Die evangelische Gemeinde habe jetzt 50 Mitglieder, berichtet mir der Pastor Jakob Rüb, den ich nach einem Gottesdienst in der Kirche anspreche. Rüb ist seit 2019 Pastor in Marx. Seine Eltern stammen aus der ehemaligen Wolga-Republik. Sie wurden im September 1941 nach Sibirien deportiert: "Mein Vater war bei der Vertreibung elf Jahre, meine Mutter sechs Jahre."
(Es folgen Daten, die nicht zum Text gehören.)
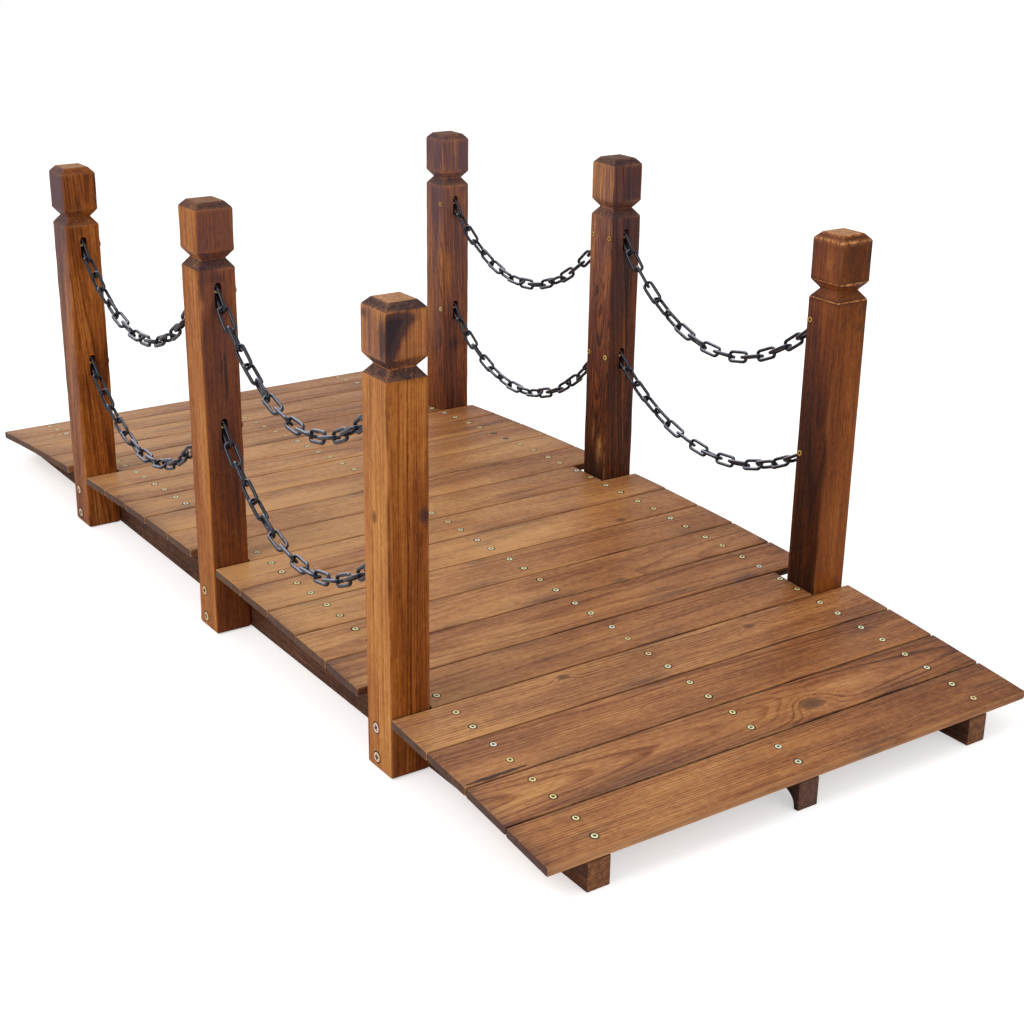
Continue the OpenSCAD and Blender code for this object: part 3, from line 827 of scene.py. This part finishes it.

Jakob Rüb - Pastor der evangelischen Kirche in der Stadt Marx. Bild: Ulrich Heyden

Mit seinen Eltern zog Rüb 1976 wieder in die Stadt Marx. "Ich bin in einer konservativen evangelischen Familie aufgewachsen", erzählt der Pastor. 1989 wanderte die Familie Rüb dann nach Deutschland aus, wo jetzt drei Kinder des Pastors leben.

Ob es schwer war, sich aus Deutschland zu verabschieden? "Ich bin der Knecht Gottes und bereit für den Herrn in seinem Weinberg zu arbeiten. Aber für meine Frau ist das schon nicht einfach gewesen, die Kinder in Deutschland zu lassen."